Unlike small molecules, macromolecules (proteins, nucleic acids and pathogens) require specific mechanisms to enter cells, such as receptor-mediated endocytosis, micropinocytosis and so on. The research in Laboratory of Macromolecule Drug Delivery (LMDD) is focused on 1) understanding the mechanisms of cellular uptake of macromolecules and 2) developing next-generation delivery technologies.
1. Dissection of mechanisms of macromolecule internalization
In order to understand the key molecules mediating the internalization of macromolecules, we constructed focused CRISPR/Cas9 sgRNA library targeting to surface protein (surfaceome library). Compared with genome-wide CRISPR sgRNA library, the surfaceome library does not contain gene targets that may interfere with the screen process (tumor suppressor genes etc.), thereby dramatically increasing the screening efficiency. Using this library, we have successfully identified host surface proteins that mediated Zika virus infection. We plan to use these focused libraries to understand the internalization mechanisms of macromolecules such as exosome and toxic proteins.
2. Precision genome editing using anti-CRISPR peptides and small molecules
CRISPR/Cas9 is often associated with unwanted off-target gene editing. One major cause of these off-target activity is the accumulated Cas9 nuclease and sgRNA inside cells. Inhibition of the excess CRISPR/Cas9 activity can be a feasible route for improving the genome editing fidelity. Using our house-made EGFP reporter cell line, we have identified lead peptides and small molecules that can suppress CRISPR/Cas9 activity.

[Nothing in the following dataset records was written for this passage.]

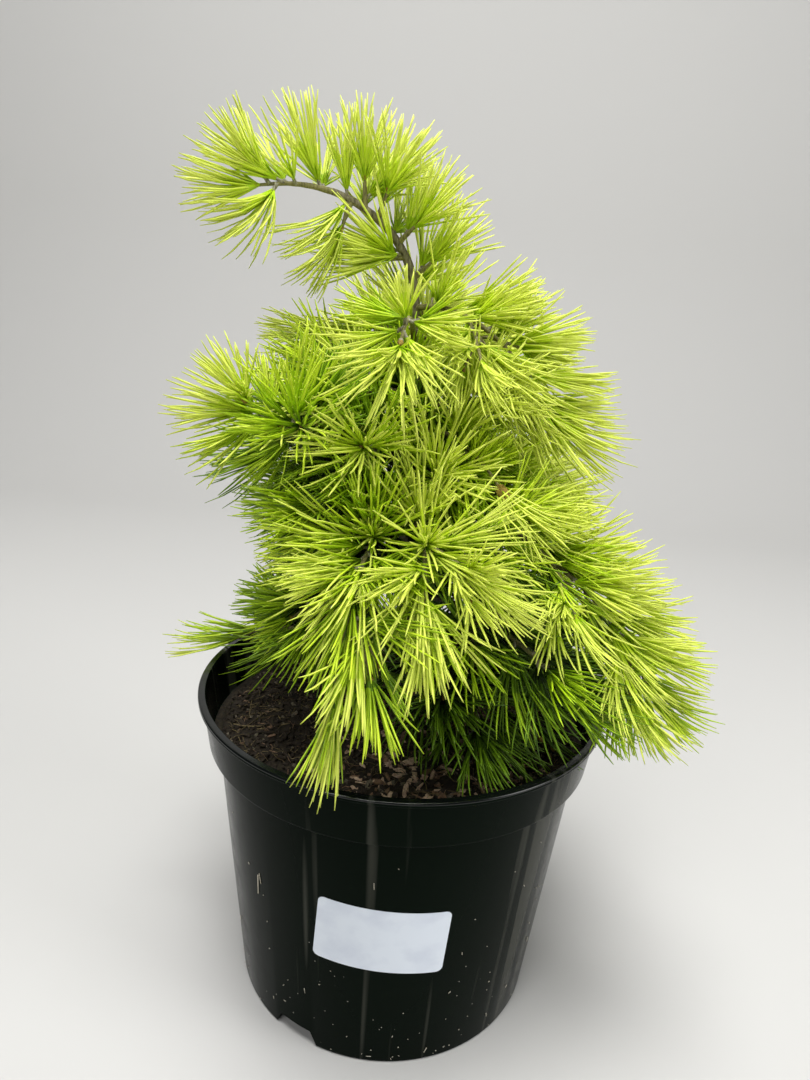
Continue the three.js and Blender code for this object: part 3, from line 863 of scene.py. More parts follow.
@dataclass
class Cedar:
    """The plant's wood: its trunk, boughs and twigs, grown by the rule.

    Three radii or numbers of sides are a stem's, a side shoot's and a twiglet's. A
    twiglet's splay, rise and length have the middle of what is drawn and how widely
    it is spread. A relief's depth is a share of the limb's radius.
    """

    foot: Vector = field(default_factory=lambda: Vector((1, 0, 150)))
    trunk_length: float = 280.0
    flare_radius: float = 7.4
    flare_length: float = 14.0
    trunk_radius: float = 4.9
    trunk_tip_radius: float = 1.5
    trunk_taper: float = 0.8
    trunk_sides: int = 28
    bough_radius: float = 2.3
    bough_tip_radius: float = 1.5
    bough_swell: float = 0.9
    bough_swell_length: float = 8.0
    bough_start: float = 2.0
    bough_sides: int = 14
    twig_radii: tuple[float, ...] = (1.4, 0.95, 0.75)
    twig_tip_radius: float = 0.6
    twig_sides: tuple[int, ...] = (10, 7, 7)
    side_length: float = 32.0
    side_splay: float = 52.0
    side_seeds: tuple[int, int] = (101, 37)
    twiglet_seeds: tuple[int, int] = (7001, 1)
    twiglet_places: tuple[tuple[float, int], ...] = ((0.38, 1), (0.66, -1))
    twiglet_splay: tuple[float, float] = (48.0, 20.0)
    twiglet_rise: tuple[float, float] = (4.0, 20.0)
    twiglet_length: tuple[float, float] = (14.0, 5.0)
    twiglet_droop: float = 18.0
    crack_round: float = 1.6
    crack_run: float = 7.0
    crack_depth: float = 0.1
    flake_round: float = 4.5
    flake_run: float = 2.2
    flake_depth: float = 0.06
    scar_turn: float = 0.42
    scar_height: float = 0.14
    cushion_turn: float = 1.3
    cushion_height: float = 0.16
    skin_run: float = 1.5
    skin_depth: float = 0.05
    scale_height: float = 0.12
    room: float = 3.0
    overreach: float = 14.0
    bud_rings: tuple[float, ...] = (-0.6, 0.2, 1.2, 2.2, 2.9)
    bud_length: float = 4.6
    bud_radius: float = 1.25
    bud_tip_radius: float = 0.25
    bud_sides: int = 8
    swollen_buds: dict[str, float] = field(
        default_factory=lambda: {"front_right_mid": 2.5, "low_front": 1.8}
    )

    def __post_init__(self) -> None:
        """Grow the trunk, the boughs and all their twigs."""
        stem = STEM.grown(self.foot)
        leader = LEADER.grown(stem.points[-1])
        self.trunk = Line([*stem.points, *leader.points[1:]])
        self.shoots = [*BOUGHS, *SPURS, LEADER]
        self.lines = [shoot.grown(self.trunk.spot(shoot.along)[0]) for shoot in self.shoots[:-1]]
        self.lines.append(self.trunk.stretch(self.trunk_length, self.trunk.length))
        self.stems = [line.stretch(shoot.bare, line.length) for shoot, line in zip(self.shoots, self.lines)]
        self.twigs: list[Twig] = []
        for i, stem in enumerate(self.stems):
            self.twigs.append(Twig(stem, i))
            self.twigs += self.side_shoots(i, Draws(*self.side_seeds, i))
        for twig in [one for one in self.twigs if one.order == 1]:
            self.twigs += self.twiglets(twig)

    def trunk_radius_at(self, run: float) -> float:
        """Work out the trunk's radius, with its taper and its root flare.

        Args:
            run: How far up the trunk.

        Returns:
            The radius there.
        """
        flare = (self.flare_radius - self.trunk_radius) * max(0.0, 1 - run / self.flare_length) ** 2
        share = min(1.0, run / self.trunk_length) ** self.trunk_taper
        return flare + lerp(self.trunk_radius, self.trunk_tip_radius, share)

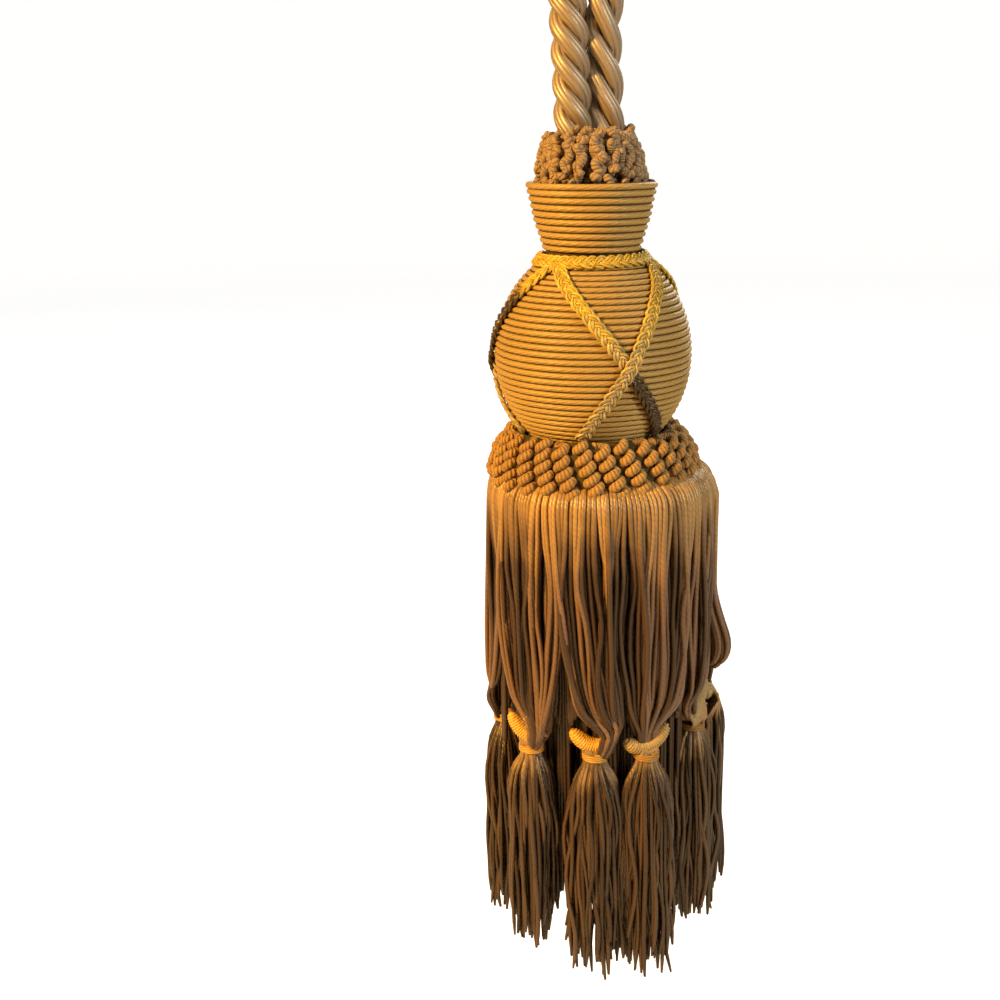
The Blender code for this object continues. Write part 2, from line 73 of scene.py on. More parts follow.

3. Zinc finger protein (ZFP)-mediated macromolecule delivery system
Zinc finger protein is the most abundant transcription factors in human. From our previous studies, we have discovered that ZFP can be used as an efficient delivery tool to transport macromolecule cargos such as proteins and nucleic acids into mammalian cells. We have demonstrated that ZFP can mediate efficient delivery of botulinum neurotoxins, superoxide dismutase and targeted nucleases. These delivery technologies have been patented and licensed to biotech startup companies.